People of ACM - Margo Seltzer
May 23, 2023
Why was a software library like Berkeley DB needed in 1992? What was the key challenge in developing Berkeley DB?
BDB arose out of the Computer Science Research Group’s efforts to develop a set of user level utilities and libraries unencumbered by the UNIX license. At the time, there were multiple hash table implementations available: NDBM (and its predecessor DBM), which worked for persistent data, and hsearch, which worked for in-memory data. Keith Bostic, who was leading the overall user-level effort, was looking for replacements for these libraries. I had just taken Mike Stonebraker’s graduate database course, and I thought that a new implementation of dynamic linear hashing might satisfy both needs. This led to a package called “hash.” Bostic then convinced Mike Olson to develop a B-tree implementation that would be available via the same set of APIs. The combination of these two development efforts, coupled with a high-level design from Bostic led to a production quality library (DB 1.85) to store what we now call “key-data pairs.”
At the time, developers who needed data storage had few options. They could invest in a large and usually expensive database management system, or they could read and write plain files. Berkeley DB provided a solution that was as lightweight as writing plain files and offered some of the most common functionality of a database. Olson and I then demonstrated that one could extend the UNIX tool-based philosophy on which DB 1.85 was based to include transactional support, however, that code was never production quality. As the web emerged in the mid-1990’s, every web service was looking for the same thing: a storage system that was lightweight enough to satisfy web-scale demand, but that could protect data even in the presence of failure. Ultimately, that need drove the development of the commercial version of Berkeley DB.
The key challenge throughout the BDB effort was retaining the UNIX tool-based philosophy while providing service comparable to that provided by large monolithic database servers.
Based on your experience with Berkeley DB and Sleepy Cat software, what advice would you offer someone who has just developed a new software package and is considering the dual license approach?
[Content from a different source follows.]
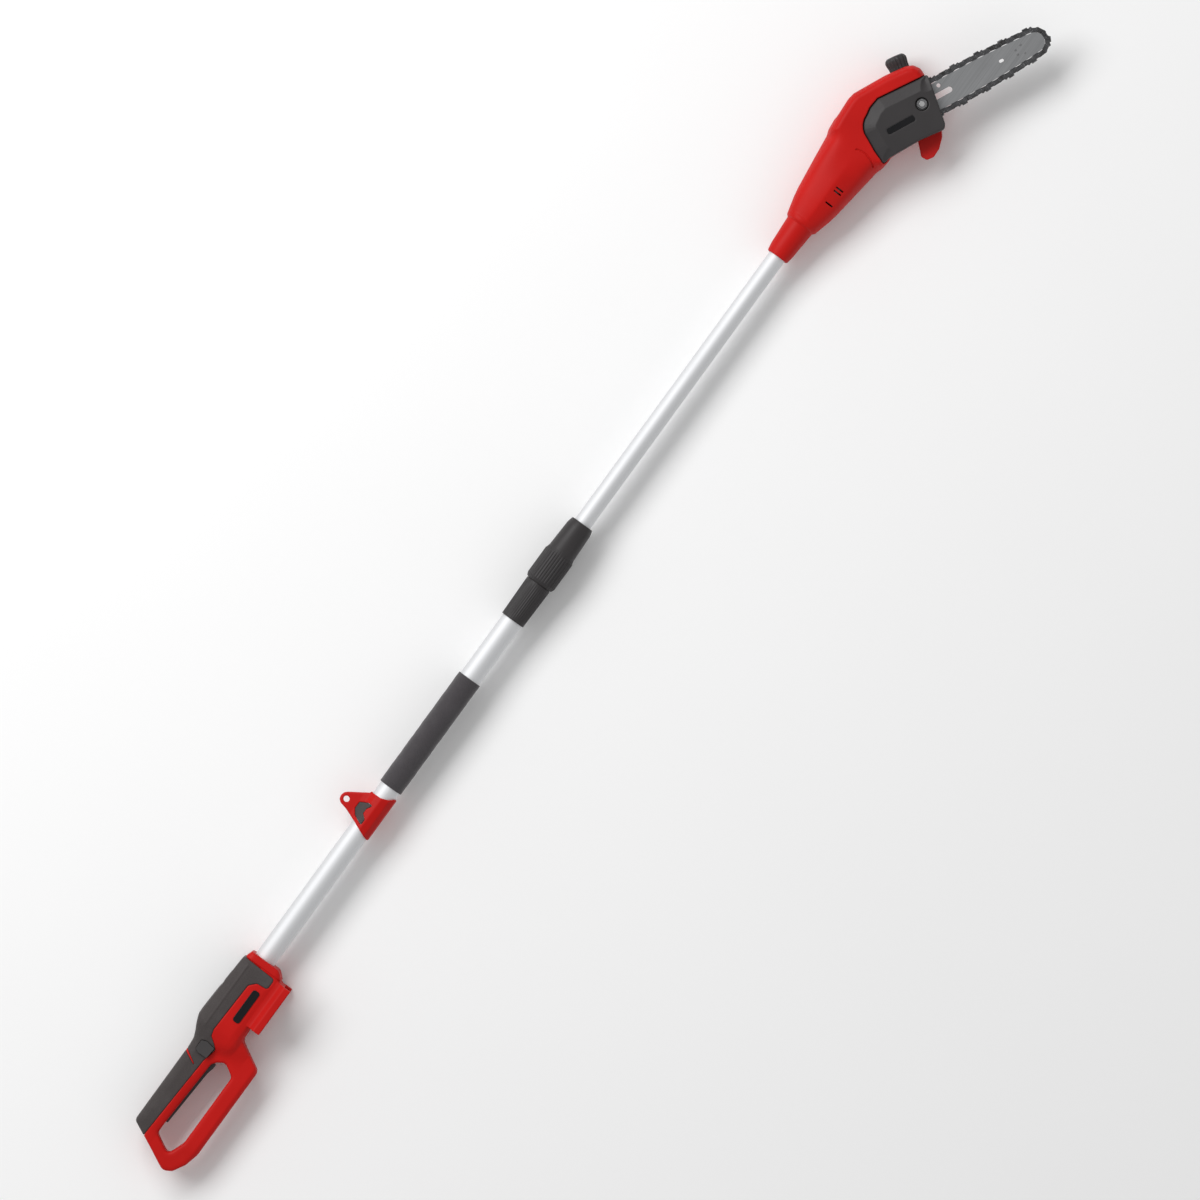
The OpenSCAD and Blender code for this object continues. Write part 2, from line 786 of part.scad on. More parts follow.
// A toothed cone about Z with its tip at the origin and its back at hub_z
module bevel(teeth, cone, hub_r, hub_z, bore) {
    tip = cone + atan(tooth_module / cone_length);
    tip_length = cone_length / cos(tip - cone);
    inner = 2 / 3;
    outer_point = tip_length * [sin(tip), cos(tip)];
    back_point = outer_point + 3.6 * tooth_module * [-cos(cone), sin(cone)];
    difference() {
        union() {
            difference() {
                rotate_extrude() polygon([
                    [0, inner * outer_point[1] + 0.4 * sin(cone)], inner * outer_point, outer_point,
                    back_point, [0, back_point[1]]
                ]);
                for (i = [0:teeth - 1]) rotate([0, 0, 360 * i / teeth]) tooth_gap(teeth, cone);
            }
            translate([0, 0, back_point[1] - 1]) cylinder(h = hub_z - back_point[1] + 1, r = hub_r);
        }
        translate([0, 0, -5]) cylinder(h = hub_z + 10, r = bore);
    }
}

module bevel_gear() {
    color("dimgray") at_shaft() mirror([0, 0, 1]) rotate([0, 0, 180])
        bevel(gear_teeth, gear_cone, 9, 16.5, 5);
}

module pinion() {
    color("dimgray") at_shaft() rotate([180 / pinion_teeth, 0, 0]) rotate([0, -90, 0])
        bevel(pinion_teeth, 90 - gear_cone, 5.5, 34, 2.5);
}

module sprocket_shaft() {
    color("silver") at_shaft() difference() {
        translate([0, 0, -23.3]) cylinder(h = 51.3, r = 5);
        difference() {
            translate([0, 0, 26.2]) cylinder(h = 0.9, r = 6);
            translate([0, 0, 26]) cylinder(h = 1.3, r = 4.2);
        }
    }
}

module bearing(outer_r, bore, z0, z1) {
    translate([0, 0, z0]) difference() {
        cylinder(h = z1 - z0, r = outer_r);
        translate([0, 0, -1]) cylinder(h = z1 - z0 + 2, r = bore);
    }
}

module bearings() {
    color("silver") {
        at_shaft() bearing(9.5, 5 + run_gap, -23.5, -17.5);
        at_shaft() bearing(11, 5 + run_gap, 5, 11);
        in_head() translate([0, motor_y, 0]) {
            ring_x(motor_x[1], motor_x[1] + 4, 6, 2.5 + run_gap);
            ring_x(motor_x[0] - 16, motor_x[0] - 13, 6, 2.5 + run_gap);
        }
    }
}

chamber_r = 27.5;

module gear_housing() {
    color("lightgray") at_shaft() difference() {
        union() {
            translate([0, 0, -26]) cylinder(h = 38, r = chamber_r + 2.5);
            translate([motor_x[1] + 5 - sprocket_at[0], -13, -13]) cube([50, 26, 25]);
        }
        translate([0, 0, -17.2]) cylinder(h = 21.2, r = chamber_r);
        translate([motor_x[1] + 9 - sprocket_at[0], -10.5, -10.5]) cube([36.5, 21, 21]);
        translate([-60, 0, 0]) rotate([0, 90, 0]) cylinder(h = 30, r = 4);
        translate([0, 0, -23.5]) cylinder(h = 40, r = 5.6);
        translate([0, 0, -23.5]) cylinder(h = 6, r = 9.5);
        translate([0, 0, 5]) cylinder(h = 6, r = 11);
    }
}

// Two rims that the tie straps run on, over a hub; the drive links' tangs pass between the rims
module drive_sprocket() {
    color("dimgray") at_shaft() translate([0, 0, bar_z]) difference() {
        union() {
            translate([0, 0, -4.5]) cylinder(h = 9, r = 8.3);
            for (z = [-4.5, 0.95]) translate([0, 0, z]) cylinder(h = 3.55, r = 14);
        }
        for (i = [0:5]) rotate([0, 0, 60 * i]) translate([14.6, 0, -6]) cylinder(h = 12, r = 2.4);
        translate([0, 0, -6]) cylinder(h = 12, r = 5);
    }
}

module retaining_clip() {
    color("silver") at_shaft() translate([0, 0, 26.25]) difference() {
        cylinder(h = 0.8, r = 7);
        translate([0, 0, -1]) cylinder(h = 3, r = 4.25);
        translate([0, -2.6, -1]) cube([10, 5.2, 3]);
    }
}

// ---------------------------------------------------------------- oil

tank_outline = [
    [270, 31], [296, 20], [322, 4.5], [328, -8], [325, -17], [297, -61], [286, -60], [268, -50]
];

module oil_tank() {
    color([0.85, 0.85, 0.8]) in_head() difference() {
        union() {
            translate([0, 0, -26]) linear_extrude(32) round_corners(3) polygon(tank_outline);
            at_cap() translate([0, 0, -12]) cylinder(h = 18, r = tank_mouth_r);
        }
        translate([0, 0, -24]) linear_extrude(28) offset(delta = -2) polygon(tank_outline);
        at_cap() translate([0, 0, -14]) cylinder(h = 30, r = 9.7);
    }
}

module oil_cap() {
    color([0.13, 0.13, 0.13]) in_head() at_cap() difference() {
        union() {
            cylinder(h = cap_height - 3, r = cap_r);
            translate([0, 0, cap_height - 3]) cylinder(h = 3, r1 = cap_r, r2 = cap_r - 2.5);
            for (i = [0:17]) rotate([0, 0, 20 * i]) translate([cap_r, 0, 0])
                cylinder(h = cap_height - 3.5, r = cap_rib_r);
        }
        difference() {
            translate([0, 0, -1]) cylinder(h = 8.6, r = tank_mouth_r + move_gap);
            translate([0, 0, 3]) cylinder(h = 6, r = 9.3);
        }
    }
}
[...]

The world has come a long way since 1992 (and 1996 when we started Berkeley DB). In 1996, we still had to explain what open-source was and we had to invent a dual license. We were lucky in that using Berkeley DB required that customers link their applications with our software. As such, we were able to precisely specify when a proprietary license was necessary. The world is quite different today and I believe it’s much more difficult to develop a dual license business. More commonly, you see open-source companies who sell support and services.
Among the research areas listed on the University of British Columbia’s Systopia Lab, your team has written “we both apply systems techniques to the construction of machine learning systems and leverage machine learning to improve systems.” Will you give an example of how machine learning is improving systems?
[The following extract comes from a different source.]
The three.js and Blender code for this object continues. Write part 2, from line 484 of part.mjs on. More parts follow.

There is an active area of research in trying to replace heuristic algorithms with learned ones. We’ve seen advances throughout the system stack from the implementation of data structures to selecting parameters to tune performance in systems.
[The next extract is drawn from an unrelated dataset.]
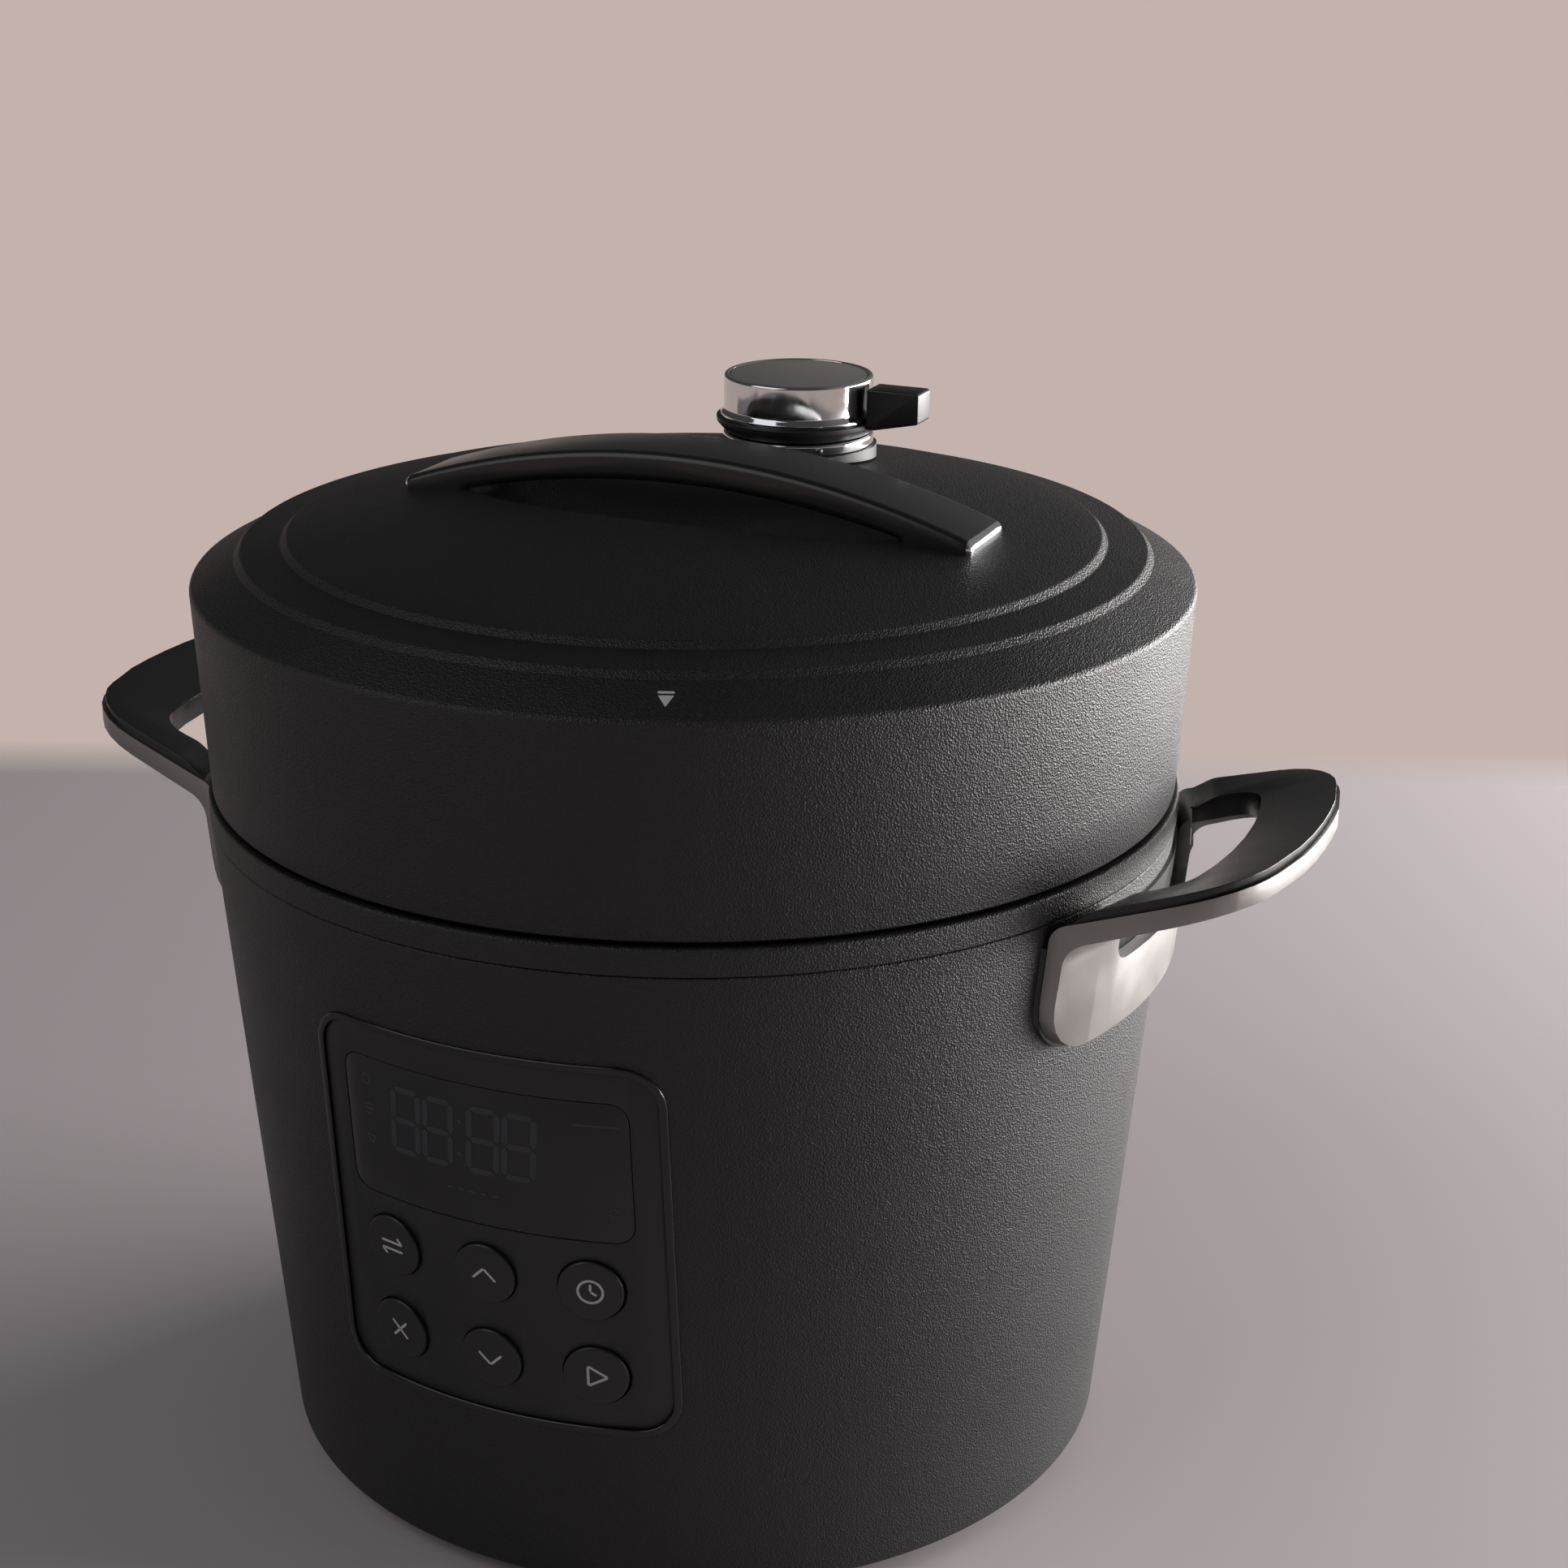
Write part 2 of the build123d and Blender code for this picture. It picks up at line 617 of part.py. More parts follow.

You have been recognized with awards for teaching. Based on your experience, how has your teaching style changed over the years?
Let’s start with how it has remained the same—I genuinely care about students and about their learning. I want to help students develop the skills that will help them become “future-proof.” That is, I want to prepare them for whatever technology emerges tomorrow, not simply teach them how to use the tools they have available today.
As for changes, the most dramatic change occurred around 2010. I heard a talk by Lynn Stein (Olin) in which she offered the perspective that using the valuable in-person class time for "first presentation of material" was, perhaps, not the best use of that time. This led to an “aha” moment—students are quite capable of reading, so why was I wasting that valuable time presenting material that they could read for themselves? I immediately created a new contract with the students. I would strive to keep reading assignments short, and in exchange, I expected them to actually read the material (one might be surprised how unusual this behavior is). This contract would allow us to spend class time digging more deeply into the material, synthesizing different ideas and perspectives, and engaging more actively with the subject matter.
This naturally led to my flipping my classrooms starting around 2013 (a process I blogged extensively about). After coming to UBC, I’ve also adopted a mastery-learning approach in which students can repeatedly practice concepts (even on graded homework) until they have mastered them.
Margo Seltzer is the Canada 150 Research Chair and the Cheriton Family Chair in Computer Science at the University of British Columbia. She is also a member of the Board of Directors of the Berkman Klein Center for Internet and Society at Harvard University. Her research interests are in systems, construed quite broadly: systems for capturing and accessing data provenance, file systems, databases, transaction processing systems, storage and analysis of graph-structured data, and systems for constructing optimal and interpretable machine learning models. Seltzer, along with Keith Bostic and Mike Olson, has been recognized for Berkeley DB, a database software library that underpinned a range of first-generation Internet services.
Among her many honors, Seltzer was named the 2023-2024 ACM Athena Lecturer for foundational research in file and storage systems, pioneering research in data provenance, impactful software contributions in Berkeley DB, and tireless dedication to service and mentoring.